Hi Charles. Field is a lot of fun. A field shoot 14 targets shot twice 14 in the morning and 14 after lunch. 4 arrows at each target. All know distances from 20ft to 80yds.
A hunter round is the same but shot from11yds to 70yds . The target faces are different also field has a black spot and hunter has a white spot. My self I dont know why more people dont shoot field and hunter shoots way more fun than 3D and it takes the the same amount of time. Heres a link , click on Administration and go yo rules & regulations, look at page 57, chapter 4.5.3.15 and it will give you a better idea. Iam sure other people will chime in to this thread also. See you out at a shoot soon.http://www.oaa-archery.on.ca/ You may have to refresh the web site.


----------



## #1 Hogger (Aug 17, 2005)

Charles come out with Timmer and me this summer we will show you what its all about the right way and the wrong way you know thats my specilty


----------



## crkelly (Mar 17, 2011)

#1 Hogger said:


> Charles come out with Timmer and me this summer we will show you what its all about the right way and the wrong way you know thats my specilty


Sounds good to me. Are you guys planning on doing that 4 for 20 field challenge this year? And am I allowed to use my 270 for the longer shots. lol


----------



## sweet old bill (Apr 21, 2003)

only if you have a 3 to 9 scope on the rifle...


----------



## peregrine82 (Aug 25, 2007)

Hi Charles,
Just started a bit of field and I love it. You get to shoot 112 arrows in a day. York has a field tournament and I shot it last year. Had a blast. Neat shooting the bunny walk up to the 5o-80 walk up. Just don't go winning everything and scare everyone off. 

Bobby


----------



## crkelly (Mar 17, 2011)

peregrine82 said:


> Hi Charles,
> Just started a bit of field and I love it. You get to shoot 112 arrows in a day. York has a field tournament and I shot it last year. Had a blast. Neat shooting the bunny walk up to the 5o-80 walk up. Just don't go winning everything and scare everyone off.
> 
> Bobby


Hope to see you there Bobby. Did you come home with a new toy this year?


----------



## JDoupe (Dec 9, 2006)

CRKelly,

I shot Field a couple of times last year. had an absolute blast. I don't know why it is not more popular than it is. Targets are cheap (compared to 3D), tons of arrows to be shot, and fun, long distance to shoot at.

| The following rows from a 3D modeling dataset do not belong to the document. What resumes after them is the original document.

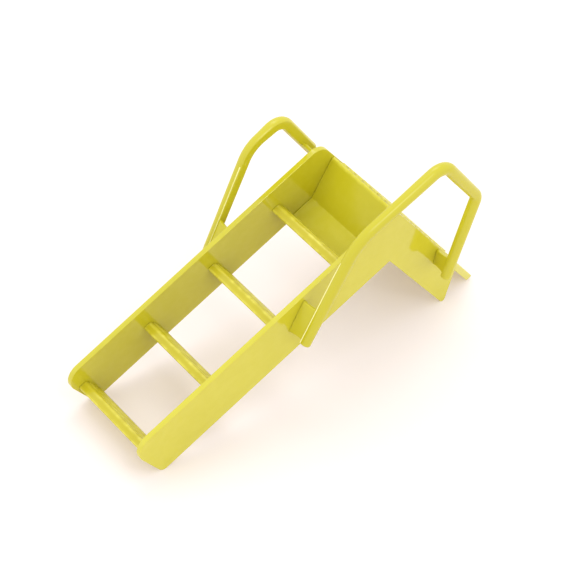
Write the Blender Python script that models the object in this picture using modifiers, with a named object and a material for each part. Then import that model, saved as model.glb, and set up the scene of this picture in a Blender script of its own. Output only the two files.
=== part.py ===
"""Climbing ladder and platform unit of a moulded playground slide, lying on its back.

Everything is modelled in the ladder's own axes (x depth, y across, z along the side
panels) under one empty, which lays the whole unit down on its feet and rear corners.
Metres, +Z up, the floor at z = 0.
"""

import math

import bmesh
import bpy
from mathutils import Matrix, Vector

# ---------------------------------------------------------------- driving sizes
GAP = 0.0003
LEAN = 0.207

HALF_WIDTH = 0.173
PANEL_T = 0.017
HALF_INSIDE = HALF_WIDTH - PANEL_T
STRINGER_D = 0.177
PANEL_TOP = 1.0035
CHEEK_H = 0.0875
CHEEK_TOP_D = 0.445
CHEEK_LOW_D = 0.564
FOOT_FRONT_R = 0.050
FOOT_BACK_R = 0.022
TOP_FRONT_R = 0.050
CHEEK_R = 0.010

TREAD_COUNT = 4
TREAD_PITCH = 0.250
TREAD_BASE = 0.011
TREAD_T = 0.029
TREAD_FRONT = 0.0686
TREAD_BACK = 0.1765
TREAD_EDGE_R = 0.004
RIB_COUNT = 5
RIB_H = 0.003
RIB_W = 0.006
RIB_MARGIN = 0.024
TENON_T = 0.016
TENON_INSET = 0.018
TENON_L = 0.009

DECK_DROP = 0.003
DECK_T = 0.022
DECK_BACK = 0.440
STUD = 0.020
STUD_PITCH = 0.0345
STUD_H = 0.0055
STUD_COLS = 8
STUD_ROWS = 10

APRON_T = 0.011
APRON_TOP_D = 0.074
APRON_EDGE_R = 0.004
CREASE_D = 0.160
CREASE_Z = 0.898
RISER_T = 0.012

LIP_BACK = 0.590
BEAM_H = 0.028
FRONT_BEAM = (0.140, 0.165)
REAR_BEAM = (0.425, 0.455)
LEDGER_W = 0.018
LEDGER_H = 0.020
JOIST_W = 0.014
JOIST_H = 0.028
JOIST_Y = 0.055

RAIL_R = 0.018
RAIL_ROUND = 3
# Handrail centre lines as (depth, distance out from the middle, height, bend radius, thickness share).
TALL_RAIL = (
    (0.106, 0.2260, 0.567, 0.0, 0.89),
    (-0.125, 0.2410, 0.841, 0.160, 0.98),
    (-0.122, 0.2430, 1.166, 0.052, 1.05),
    (0.119, 0.2430, 1.213, 0.034, 0.97),
    (0.337, 0.2430, 1.019, 0.0, 0.89),
)
LOW_RAIL = (
    (0.106, 0.2260, 0.567, 0.0, 0.89),
    (-0.117, 0.2410, 0.834, 0.110, 0.96),
    (-0.115, 0.2430, 0.959, 0.048, 1.05),
    (0.098, 0.2430, 0.994, 0.0, 1.0),
)
BRACKET_T = 0.012
# Bracket centre lines as (depth, height) pairs: where each stands on the panel, then at its rail.
FRONT_BRACKET = (((0.0861, 0.562), (0.0203, 0.644)), ((0.0932, 0.570), (0.0257, 0.650)))
REAR_BRACKET = (((0.3120, 1.059), (0.3550, 1.0315)), ((0.2904, 1.060), (0.3320, 1.0234)))
TOP_BRACKET = (((0.0350, 0.9762), (0.0800, 0.9840)), ((0.0350, 0.9762), (0.0800, 0.9840)))

CENTRE_X = 0.64325

LIME = (0.610, 0.520, 0.022, 1.0)


# ---------------------------------------------------------------- helpers
def clear_file():
    for obj in list(bpy.data.objects):
        bpy.data.objects.remove(obj, do_unlink=True)
    for mesh in list(bpy.data.meshes):
        bpy.data.meshes.remove(mesh)


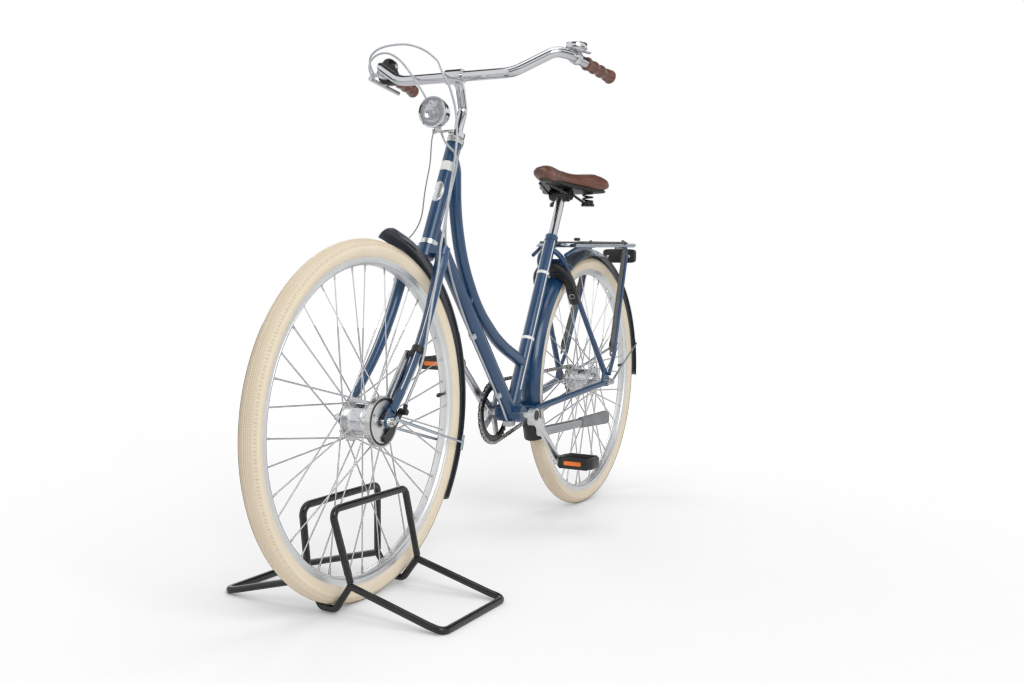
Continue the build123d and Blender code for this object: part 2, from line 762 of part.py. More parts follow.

There is still something to be said aout guessing the distances in 3D that I really like....but it is a blast.

Has almost got me to thinking about a different set up just for Field......Not another bow!!!!

Have fun....I know you will enjoy it.


----------



## DXTCLUE (Apr 4, 2010)

I think FITA Field is at unknown distances black face with a yellow spot but I have never heard of any shoots in Ontario.


----------



## FiFi (Dec 4, 2002)

not to popular in Ont and anywhere else either except in Europe, FCA Nationals has a fita field but not unmarked


----------



## DXTCLUE (Apr 4, 2010)

Does anybody know anything about this Kimmik Field archery club the email address in the directory is no good. would like the address.


----------



## araz2114 (Jan 13, 2003)

DXTCLUE said:


> Does anybody know anything about this Kimmik Field archery club the email address in the directory is no good. would like the address.


Nope... never heard of that place :wink: I know for sure some people would like to have memories of Kimmik... hahaha.

Kimmik is a Private field archery club that is owned by Kim and Mike Weiler. It is on their property near Woodview, Ontario. Mike and Kimmy keep the place immaculate! They are awesome people too. Some of the old time archers will remember Mike. He used to work at The Bow Shop in Waterloo.... about 15 years ago. Tall guy with glasses. 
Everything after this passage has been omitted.